Despite Federal Reserve moves to tighten money, Singleton
pointed out that tax-free municipal bonds still command
favorable-to-the-borrower rates. "There [would be] wisdom to
lock in these favorable rates," he said.
As
part of the administration's pitch to the executive committee,
it lifted a corner on one part of a consultant firm's study of
county finances which is underway. A simplified chart
distributed at the meeting showed that county spending grew 33%
during the fiscal years from 2000 through 2005, inclusive, while
revenues went up only 8% during that time. And that disparity
occurred even though state government increased the county's
share of the real estate transfer tax and the northern Delaware
real estate market has been experiencing a boom.
"It's
useful for us to look back before we look forward," Coons said.

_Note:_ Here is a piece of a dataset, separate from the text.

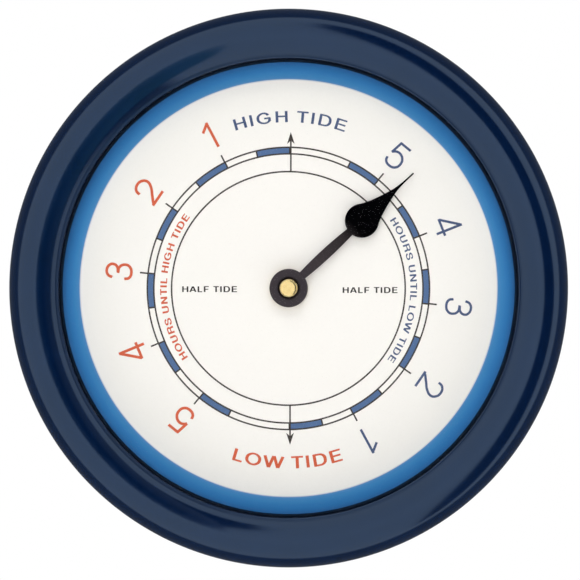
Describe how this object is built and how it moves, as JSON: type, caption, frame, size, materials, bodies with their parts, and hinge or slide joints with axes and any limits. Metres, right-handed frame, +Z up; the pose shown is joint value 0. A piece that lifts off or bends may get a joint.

"Anyone who has those trend lines is going to go broke."
The
chart also showed a 12% growth in the county's workforce during
the most recent term-and-a-half of the Gordon administration.
Coons has said he wants zero growth in the immediate future.
Toward that end, he told the executive committee that he has
instructed department managers to justify holding on to the
approximately 100 currently vacant positions and "choose which
positions we can eliminate."
He
added that he hopes that paring down the workforce can be
accomplished through attrition rather than by lay-offs, but
stopped short of declaring that to be his policy. While there is
no job-freeze in effect, Singleton is personally reviewing any
proposed new hires.
Coons
said his announced intention to run a tight ship when it comes
to county spending is showing signs of dissension as possible
specifics are put out in various fourms including the series of
public meetings he and Clark are conducting. "I have not heard a
single citizen say please cut [any of] the services we have,"
Coons said.
"People want everything they have, and a little bit more, but
don't want more taxes," Hollins said.